Open banking provides the connective tissue, and Mono has built critical infrastructure in this space. This acquisition allows us to expand what’s possible for businesses operating across African markets, while staying grounded in security, compliance, and local relevance.”
The pivot
Mono CEO Abdulhamid Hassan notes the company wasn’t forced to sell and was nearing profitability. However, in a “tough funding environment,” merging with a scaled platform like Flutterwave provides a faster path to expansion across the continent.
“We built Mono to unlock Africa’s Open Banking potential, and since our first partnership with Flutterwave in 2021 and working together over the years, we’ve seen the power of a coordinated effort towards this goal.

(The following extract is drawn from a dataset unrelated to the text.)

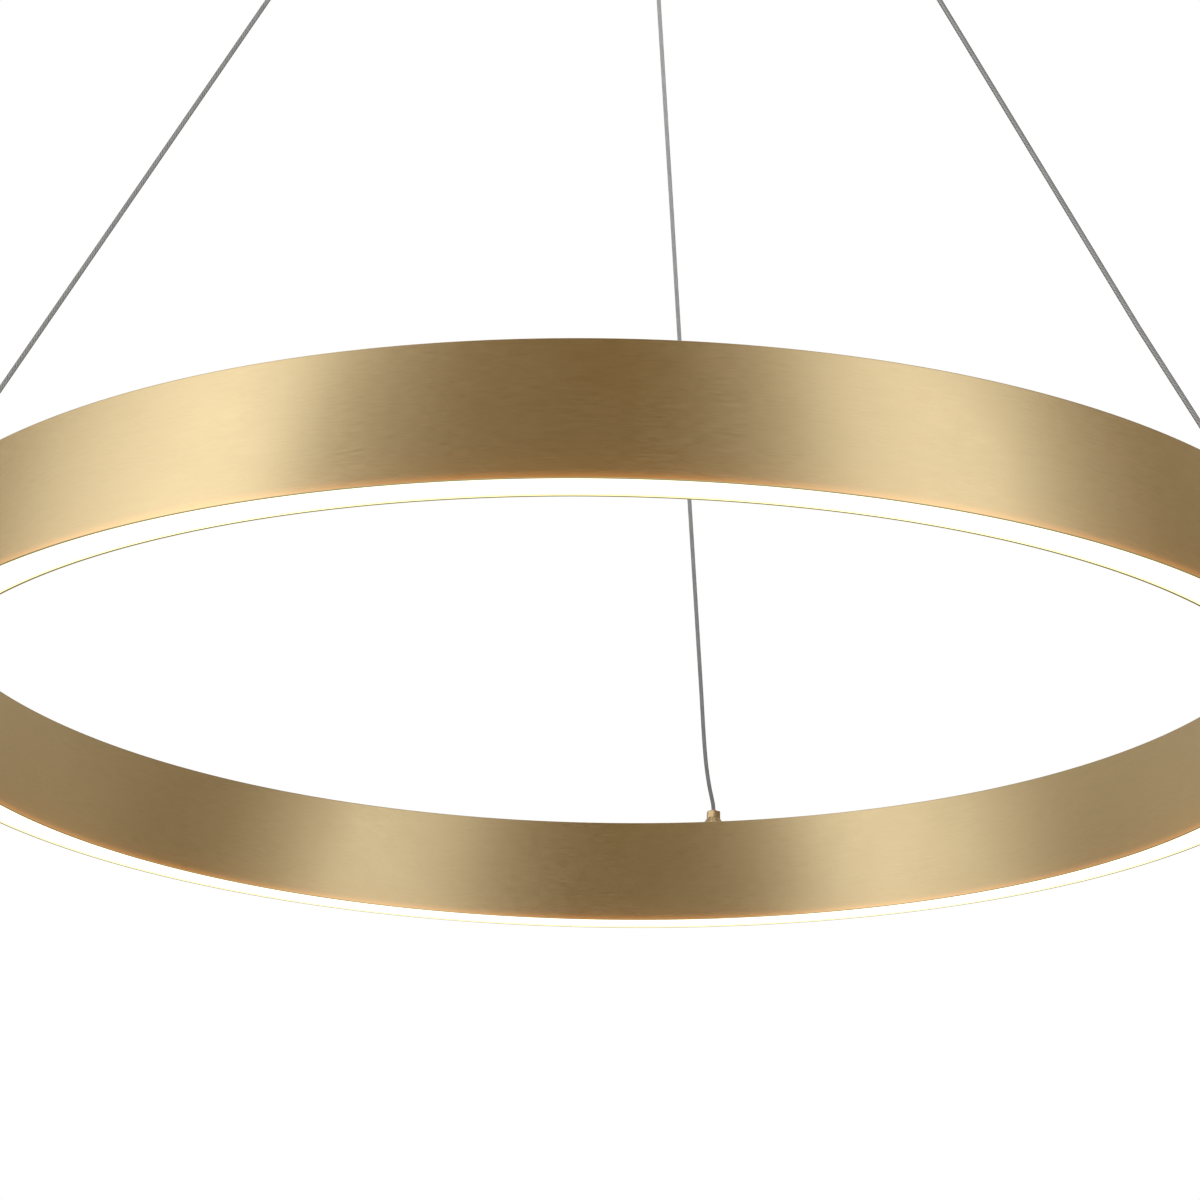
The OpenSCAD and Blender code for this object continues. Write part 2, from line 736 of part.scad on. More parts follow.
module gripper_spring(angle) {
    rise = (spring_high - spring_low) / spring_turns;
    coil = [for (i = [0 : spring_turns * spring_steps]) let (turn = i / spring_steps)
        [spring_r * cos(360 * turn), spring_r * sin(360 * turn), spring_low + rise * turn]];
    color(steel) at(angle, gripper_r, canopy_floor_z) sweep(coil, spring_wire, 6, [0, 0, 1]);
}

module gripper_spring_back() { gripper_spring(back); }
module gripper_spring_right() { gripper_spring(right); }
module gripper_spring_left() { gripper_spring(left); }

module gripper_washers() {
    color(steel) for (a = cable_angles) at(a, gripper_r, floor_inside_z)
        washer(gripper_washer_d, gripper_stem_d / 2 + part_gap, washer_t);
}

module gripper_nuts() {
    color(bright_brass) for (a = cable_angles) at(a, gripper_r, gripper_nut_z)
        hex_nut(gripper_nut_flats, gripper_stem_d / 2 + fit_gap, gripper_nut_h);
}

module canopy_section() {
    wall_top = -canopy_rim_gap;
    difference() {
        union() {
            translate([0, canopy_floor_z]) square([canopy_r - canopy_edge, canopy_h + wall_top]);
            translate([0, canopy_floor_z + canopy_edge])
                square([canopy_r, canopy_h - canopy_edge + wall_top]);
            translate([canopy_r - canopy_edge, canopy_floor_z + canopy_edge])
                circle(r = canopy_edge, $fn = small_fn);
        }
        translate([-past, floor_inside_z]) square([canopy_inner_r + past, canopy_h]);
    }
}

module canopy_cover() {
    color(brass) difference() {
        rotate_extrude($fn = 192) canopy_section();
        for (a = cable_angles) at(a, gripper_r, canopy_floor_z - past)
            cylinder(h = canopy_floor + 2 * past, r = gripper_stem_d / 2 + part_gap);
        for (a = tab_angles) at(a, canopy_inner_r - past, thumb_screw_z) rotate([-90, 0, 0])
            cylinder(h = canopy_wall + 2 * past, r = thumb_screw_d / 2 + bore_gap, $fn = small_fn);
    }
}

// Thumbscrew with a grooved head, pointing inwards
module thumbscrew() {
    difference() {
        union() {
            cylinder(h = thumb_head_h, d = thumb_head_d, $fn = small_fn);
            translate([0, 0, -thumb_screw_l]) cylinder(h = thumb_screw_l, d = thumb_screw_d, $fn = small_fn);
        }
        for (k = [0 : thumb_grooves - 1]) rotate([0, 0, k * 360 / thumb_grooves])
            translate([thumb_head_d / 2, 0, thumb_collar])
                cylinder(h = thumb_head_h, r = thumb_groove_r, $fn = 16);
    }
}

module canopy_thumbscrews() {
    color(bright_brass) for (a = tab_angles) at(a, canopy_r, thumb_screw_z)
        rotate([-90, 0, 0]) thumbscrew();
}

module slot(l, w, t) {
    for (x = [-1, 1]) translate([x * (l - w) / 2, 0, 0]) cylinder(h = t, d = w, $fn = small_fn);
    translate([-(l - w) / 2, -w / 2, 0]) cube([l - w, w, t]);
}

// Steel plate on the ceiling, with three tabs bent down for the thumbscrews
module ceiling_plate() {
    bend_r = tab_outer_r - plate_t;
    cut = plate_t + 2 * past;
    color(steel) difference() {
        union() {
            translate([0, 0, -plate_t]) cylinder(h = plate_t, r = plate_r, $fn = 192);
            for (a = tab_angles) at(a, 0) {
                translate([-tab_w / 2, plate_r - tab_root, -plate_t])
                    cube([tab_w, tab_outer_r - plate_r + tab_root, plate_t]);
                translate([-tab_w / 2, bend_r, -tab_drop]) cube([tab_w, plate_t, tab_drop]);
            }
        }
        translate([0, 0, -plate_t - past]) {
            for (x = [-1, 1]) translate([x * slot_spacing / 2, 0, 0]) slot(slot_l, slot_w, cut);
            cylinder(h = cut, d = entry_d);
            for (c = [[-ear_screw_x, driver_y], [ear_screw_x, driver_y], [terminal_x, terminal_y]])
                translate([c[0], c[1], 0])
                    cylinder(h = cut, r = inner_screw_d / 2 + fit_gap, $fn = small_fn);
        }
        for (a = tab_angles) at(a, bend_r - past, thumb_screw_z) rotate([-90, 0, 0])
            cylinder(h = cut, r = thumb_screw_d / 2 + fit_gap, $fn = small_fn);
    }
}

// Ports in the driver's front wall: one for the power cable, two for the mains leads
module driver_ports() {
    for (c = [[power_port_x, cable_bore_r], [live_port_x, lead_d / 2 + part_gap],
            [neutral_port_x, lead_d / 2 + part_gap]])
        translate([c[0], driver_front_y - driver_wall - past, lead_z]) rotate([-90, 0, 0])
            cylinder(h = driver_wall + 2 * past, r = c[1], $fn = small_fn);
}

// Children at both of the driver's fixing ears
module at_ears() {
    for (x = [-1, 1]) translate([x * ear_screw_x, driver_y, driver_top_z - ear_t]) children();
}

module driver_case() {
    inner = [driver_l - 2 * driver_wall, driver_w - 2 * driver_wall, driver_h];
    color(plastic_white) difference() {
        union() {
            difference() {
                translate([0, driver_y, driver_bottom_z])
                    rounded_box([driver_l, driver_w, driver_h], driver_corner);
                translate([0, driver_y, driver_bottom_z - driver_wall])
                    rounded_box(inner, driver_corner - driver_wall);
            }
            at_ears() rounded_box([ear_l + ear_lap, ear_w, ear_t], ear_lap);
            driver_board_posts();
        }
        at_ears() translate([0, 0, -past])
            cylinder(h = ear_t + 2 * past, r = inner_screw_d / 2 + part_gap, $fn = small_fn);
        driver_ports();
    }
}

// Short posts under the case's roof that the driver's board is glued to
module driver_board_posts() {
    for (x = [-1, 1], y = [-1, 1])
        translate([x * (driver_l / 2 - board_post_inset[0]),
            driver_y + y * (driver_w / 2 - board_post_inset[1]), driver_board_z + driver_board_t])
            cylinder(h = driver_board_drop + driver_wall / 2, d = board_post_d, $fn = small_fn);
}

module driver_lid() {
    gap = driver_wall + part_gap;
    lip = [driver_l - 2 * gap, driver_w - 2 * gap];
    color(plastic_white) difference() {
        union() {
            translate([0, driver_y, driver_bottom_z - driver_lid_t])
                rounded_box([driver_l, driver_w, driver_lid_t], driver_corner);
            translate([0, driver_y, driver_bottom_z - lid_lap])
                rounded_box([lip[0], lip[1], lid_lip + lid_lap], driver_corner - gap);
        }
        translate([0, driver_y, driver_bottom_z])
            rounded_box([lip[0] - 2 * lid_lip_w, lip[1] - 2 * lid_lip_w, lid_lip + past], part_gap);
    }
}

module driver_board() {
    margin = driver_wall + driver_board_gap;
    color(board_green) translate([0, driver_y, driver_board_z]) rounded_box(
        [driver_l - 2 * margin, driver_w - 2 * margin, driver_board_t], driver_board_corner);
}

// Transformer: a ferrite core round a wound bobbin, under the board
module driver_transformer() {
    color(ferrite) translate([core_x, driver_y, driver_board_z - core_size[2]]) {
        translate([-core_size[0] / 2, -core_size[1] / 2, 0]) cube(core_size);
        translate([0, 0, bobbin_inset]) cylinder(h = core_size[2] - bobbin_inset, d = bobbin_d);
    }
}

module driver_capacitors() {
    color(lead_black) for (i = [0 : len(capacitor_places) - 1]) let (c = capacitor_sizes[i])
        translate([capacitor_places[i][0], driver_y + capacitor_places[i][1], driver_board_z - c[1]])
            cylinder(h = c[1], d = c[0], $fn = small_fn);
}

// Push-in connectors behind the ports in the front wall
module driver_connectors() {
    input_x = (live_port_x + neutral_port_x) / 2;
    color(plastic_white) for (x = [power_port_x, input_x])
        translate([x - connector_size[0] / 2, connector_face_y - connector_size[1],
                lead_z - connector_below])
            cube([connector_size[0], connector_size[1], driver_board_z - lead_z + connector_below]);
}

module driver_screws() {
    color(steel) at_ears()
        screw_up(inner_screw_d, inner_screw_head_d, inner_screw_head_h, ear_t + plate_t - part_gap);
}

module terminal_block() {
    pocket_w = lever_w + 2 * part_gap;
    pocket_y = pivot_y - lever_boss_r - pocket_roof;
    pocket_end = pivot_y + lever_l + part_gap;
    pocket_top = pivot_z + lever_boss_r + pocket_roof;
    color(plastic_white) difference() {
        translate([terminal_x, terminal_y, terminal_bottom_z])
            rounded_box([terminal_l, terminal_w, terminal_h], terminal_corner);
        for (x = pole_x) {
            translate([x - pocket_w / 2, pocket_y, terminal_bottom_z - past])
                cube([pocket_w, pocket_end - pocket_y, pocket_top - terminal_bottom_z + past]);
            translate([x, pivot_y, pivot_z]) rotate([0, 90, 0])
                cylinder(h = pocket_w + 2 * (pin_reach + part_gap), r = lever_pin_d / 2 + fit_gap,
                    center = true, $fn = small_fn);
            translate([x, terminal_y - terminal_w / 2 - past, port_z]) rotate([-90, 0, 0])
                cylinder(h = terminal_w + 2 * past, d = port_d, $fn = small_fn);
            translate([x, clamp_y, port_z] - part_gap * [1, 1, 1] - [clamp_size[0], 0, clamp_size[2]] / 2)
                cube(clamp_size + 2 * part_gap * [1, 1, 1]);
        }
        translate([terminal_x, terminal_y, terminal_bottom_z - past])
            cylinder(h = terminal_h + 2 * past, r = inner_screw_d / 2 + part_gap, $fn = small_fn);
    }
}

// Spring cages that grip the wires, one behind each pair of ports
module terminal_clamps() {
    color(bright_brass) for (x = pole_x)
        translate([x - clamp_size[0] / 2, clamp_y, port_z - clamp_size[2] / 2]) difference() {
            cube(clamp_size);
            translate([clamp_size[0] / 2, -past, clamp_size[2] / 2]) rotate([-90, 0, 0])
                cylinder(h = past + clamp_size[1] - clamp_wall, d = clamp_bore_d, $fn = small_fn);
        }
}

// Lever that lies flush in the block's underside and swings down about its pin
module terminal_lever(x) {
    color(lever_orange) translate([x, pivot_y, pivot_z]) {
        rotate([0, 90, 0]) cylinder(h = lever_w, r = lever_boss_r, center = true, $fn = small_fn);
        translate([-lever_w / 2, 0, -lever_t / 2]) cube([lever_w, lever_l, lever_t]);
        rotate([0, 90, 0]) cylinder(h = lever_w + 2 * (pin_reach + part_gap), d = lever_pin_d,
            center = true, $fn = small_fn);
    }
}

module terminal_lever_live() { terminal_lever(pole_x[0]); }
module terminal_lever_neutral() { terminal_lever(pole_x[1]); }

module terminal_screw() {
    color(steel) translate([terminal_x, terminal_y, terminal_bottom_z])
        screw_up(inner_screw_d, inner_screw_head_d, inner_screw_head_h, terminal_h + plate_t - part_gap);
}

module live_lead() { color(lead_brown) sweep(live_route, lead_d, 8); }
module neutral_lead() { color(lead_blue) sweep(neutral_route, lead_d, 8); }

module earth_stud() {
    color(bright_brass) translate([earth_xy[0], earth_xy[1], plate_bottom_z - earth_stud_l])
        cylinder(h = earth_stud_l, d = earth_stud_d, $fn = small_fn);
}

module earth_washer() {
    color(steel) translate([earth_xy[0], earth_xy[1], plate_bottom_z - washer_t])
        washer(earth_washer_d, earth_stud_d / 2 + part_gap, washer_t);
}

module earth_nut() {
    color(bright_brass) translate([earth_xy[0], earth_xy[1], plate_bottom_z - washer_t])
        mirror([0, 0, 1]) hex_nut(earth_nut_flats, earth_stud_d / 2 + fit_gap, earth_nut_h);
}

ring_housing();
diffuser();
led_tray();
tray_posts();
led_boards();
board_links();
led_chips();
board_screws();
feed_lead_positive();
feed_lead_negative();
gland_back();
gland_right();
gland_left();
gland_washers();
gland_nuts();
cable_stops();
power_cable();
suspension_rope_right();
suspension_rope_left();
rope_end_sleeves();
gripper_body_back();
gripper_body_right();
gripper_body_left();
release_plunger_back();
release_plunger_right();
release_plunger_left();
gripper_spring_back();
gripper_spring_right();
gripper_spring_left();
gripper_balls_back();
gripper_balls_right();
gripper_balls_left();
gripper_washers();
gripper_nuts();
canopy_cover();
canopy_thumbscrews();
ceiling_plate();
driver_case();
driver_lid();
driver_board();
driver_transformer();
driver_capacitors();
driver_connectors();
driver_screws();
terminal_block();
terminal_clamps();
terminal_lever_live();
terminal_lever_neutral();
terminal_screw();
live_lead();
neutral_lead();
earth_stud();
earth_washer();
earth_nut();
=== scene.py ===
"""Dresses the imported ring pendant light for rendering.

The pendant is a brushed brass ring, open in the middle, with an opal strip of light underneath.
Two steel ropes and one power cable carry it from a round ceiling canopy. Everything is in metres,
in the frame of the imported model: the middle of the ceiling face is the origin and Z points up.
Each sub-assembly is a class that makes its pieces and gives every part its finish.
"""

import logging
import math
from collections.abc import Callable
from dataclasses import dataclass
from enum import Enum

import bmesh
import bpy
from mathutils import Matrix, Vector


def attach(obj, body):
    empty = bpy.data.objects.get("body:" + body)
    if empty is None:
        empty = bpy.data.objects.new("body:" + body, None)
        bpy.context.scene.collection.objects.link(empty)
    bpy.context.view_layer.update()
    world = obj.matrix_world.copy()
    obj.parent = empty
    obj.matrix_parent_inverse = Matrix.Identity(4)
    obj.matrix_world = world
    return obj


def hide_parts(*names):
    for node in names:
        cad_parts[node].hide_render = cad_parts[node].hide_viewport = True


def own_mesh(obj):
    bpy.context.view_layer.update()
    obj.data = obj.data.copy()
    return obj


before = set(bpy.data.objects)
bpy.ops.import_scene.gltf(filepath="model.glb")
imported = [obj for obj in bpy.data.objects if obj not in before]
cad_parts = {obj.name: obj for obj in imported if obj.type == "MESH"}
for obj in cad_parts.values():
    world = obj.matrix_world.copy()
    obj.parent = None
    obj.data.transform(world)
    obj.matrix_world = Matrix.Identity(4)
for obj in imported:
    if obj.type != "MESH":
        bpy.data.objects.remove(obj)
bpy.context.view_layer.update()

log = logging.getLogger("pendant")

Colour = tuple[float, float, float]
Point = tuple[float, float, float]
Pair = tuple[float, float]
Route = tuple[Point, ...]
Group = bpy.types.NodeTree
Mesh = bmesh.types.BMesh
Node = bpy.types.Node
Piece = bpy.types.Object
Socket = bpy.types.NodeSocket

BLACK: Colour = (0.0, 0.0, 0.0)
WHITE: Colour = (1.0, 1.0, 1.0)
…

This acquisition allows us to build the infrastructure layer that powers the next generation of African fintech at the speed and scale the continent deserves.”
The Big Picture
African fintech is moving away from a “growth at all costs” standalone model toward ecosystem consolidation. Similar to the recent Lesaka-Adumo merger in South Africa, we are seeing the emergence of “Super-Platforms” that own both the rails (payments) and the engine (data).